The Carine Diamond is the fifth diamond registered at Crater of Diamonds State Park in 2024, and the largest diamond registered at the park since 2020 when Kevin Kinard found the 9.07-carat Kinard Friendship Diamond over Labor Day Weekend. 

This comes just over a month after a man found a 4.87-carat diamond within 10 minutes of entering the same Arkansas park.

Navas was visiting the U.S. to see the United Launch Alliance’s Vulcan Centaur Rocket launch in Cape Canaveral. After the launch, Navas traveled with a friend to see the sights in New Orleans, and along the way, he learned about the Crater of Diamonds State Park. 

The park piqued his interest because he had previously panned for gold and searched for ammonite fossils.

A few days before Navas’s visit, the park had received over an inch of rain, making it a wet and muddy day. After purchasing his ticket and renting a basic diamond hunting kit from the park, Navas headed into the search area and got to work. 
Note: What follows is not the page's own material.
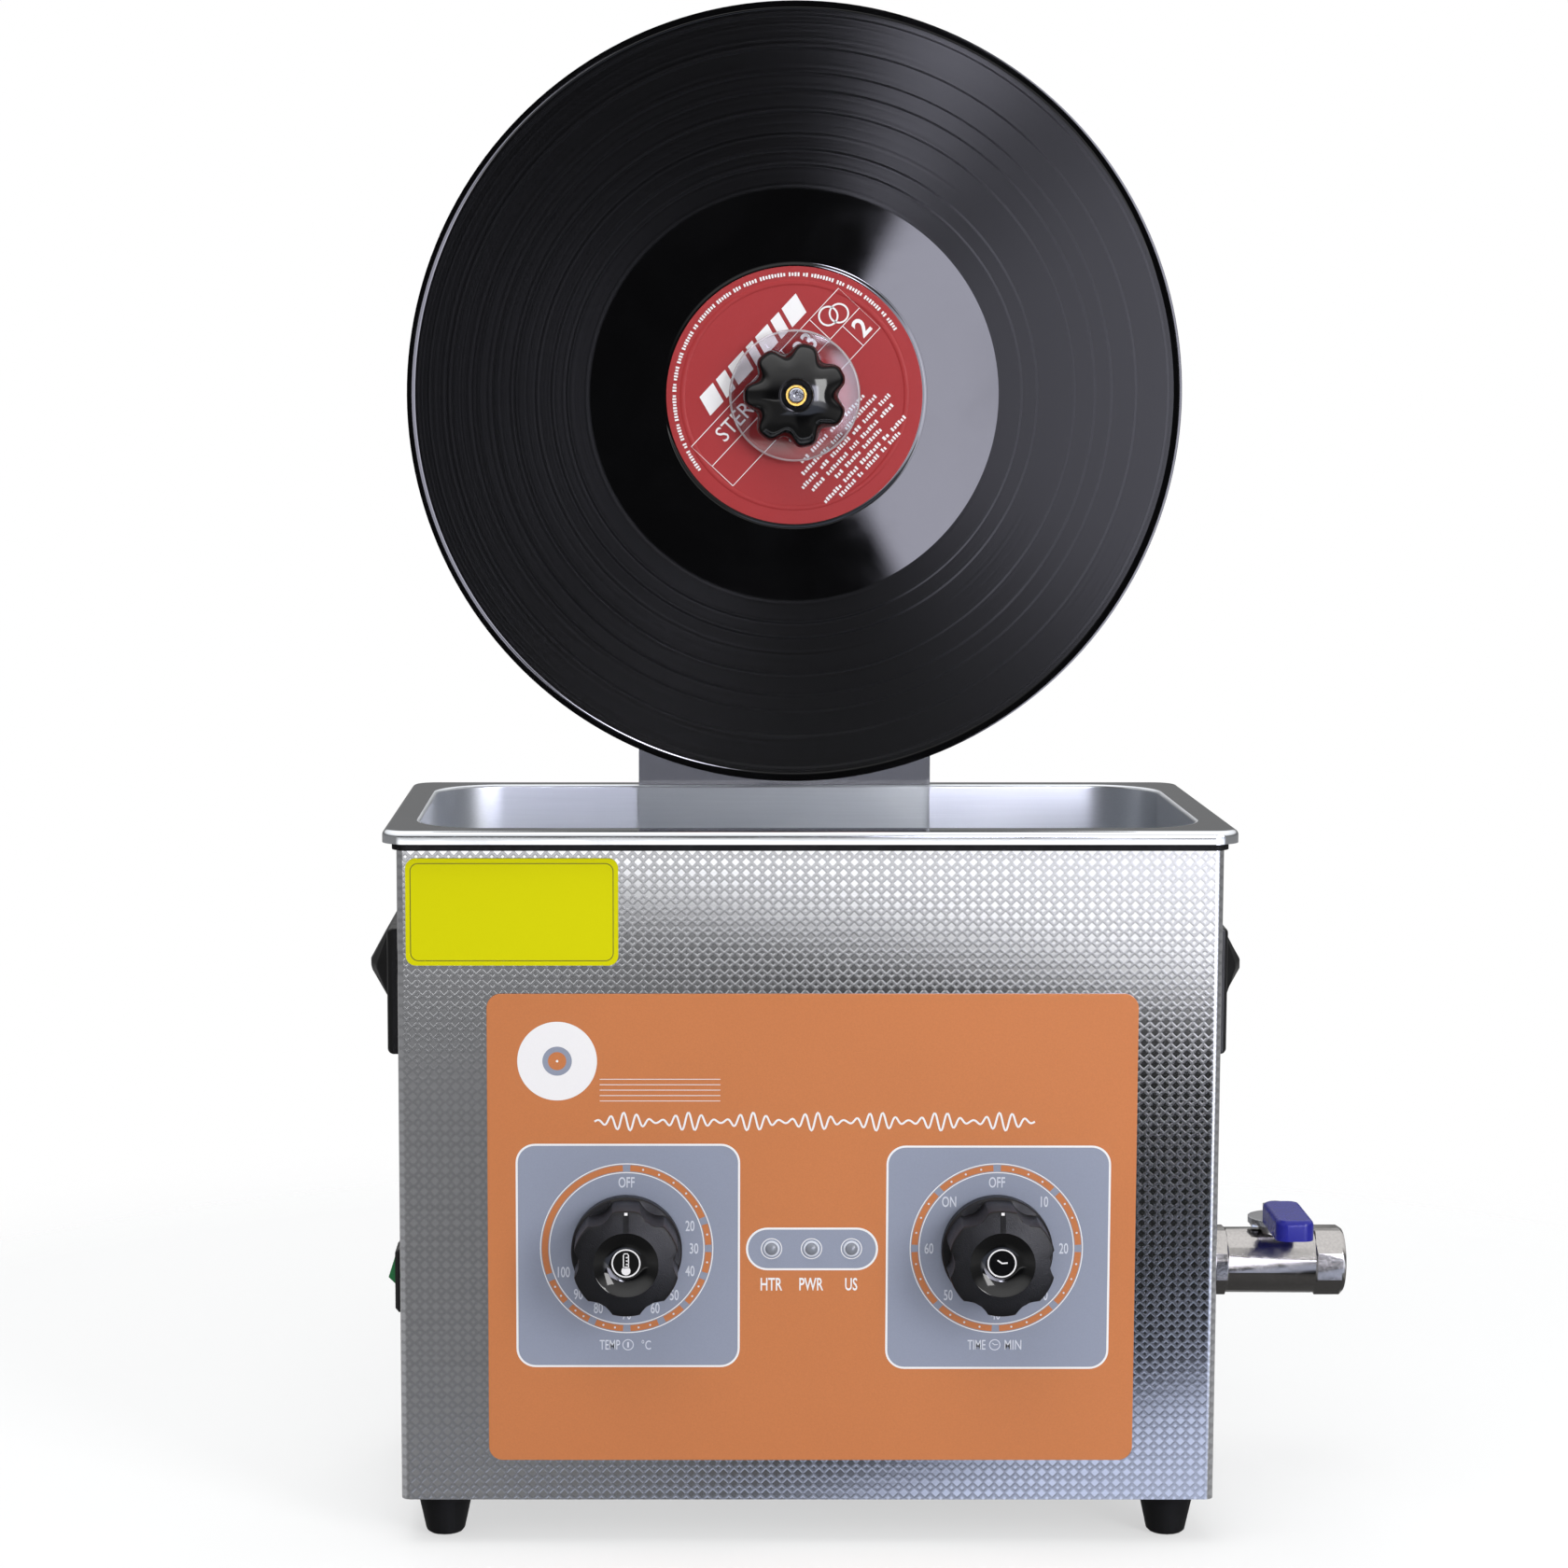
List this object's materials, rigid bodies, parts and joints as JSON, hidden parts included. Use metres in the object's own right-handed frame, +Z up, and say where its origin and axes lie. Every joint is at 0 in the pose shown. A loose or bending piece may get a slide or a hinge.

“I got to the park around nine o’clock and started to dig,” he said. “That is back-breaking work so by the afternoon I was mainly looking on top of the ground for anything that stood out."

According to Assistant Park Superintendent Waymon Cox, many of the park’s largest diamonds are found on the surface. “We periodically plow the search area to loosen the diamond-bearing soil,” he said. “As rain falls on the field, it washes away the dirt and uncovers heavy rocks, minerals, and diamonds near the surface.”

After searching for several hours, Navas carried his finds to the park’s Diamond Discovery Center, where he learned that he had discovered a brown diamond weighing 7.46 carats.

When he learned that he had found a diamond, Navas was stunned and said, “I am so happy! All I can think about is telling my fiancée what I found.”

Navas’s diamond has a deep chocolate brown color and is rounded like a marble. It is about the size of a candy gumdrop.

“It is always so exciting to see first-time visitors find diamonds, especially large diamonds like this one!” said Park Interpreter Sarah Reap.

Navas said of his visit to Crater of Diamonds State Park, “It is a magical place, where the dream of finding a diamond can come true! It was a real great adventure.” Navas said he plans to return to the park with his daughter when she is older.

It is the eighth-largest diamond registered since the Crater of Diamonds became an Arkansas State Park in 1972.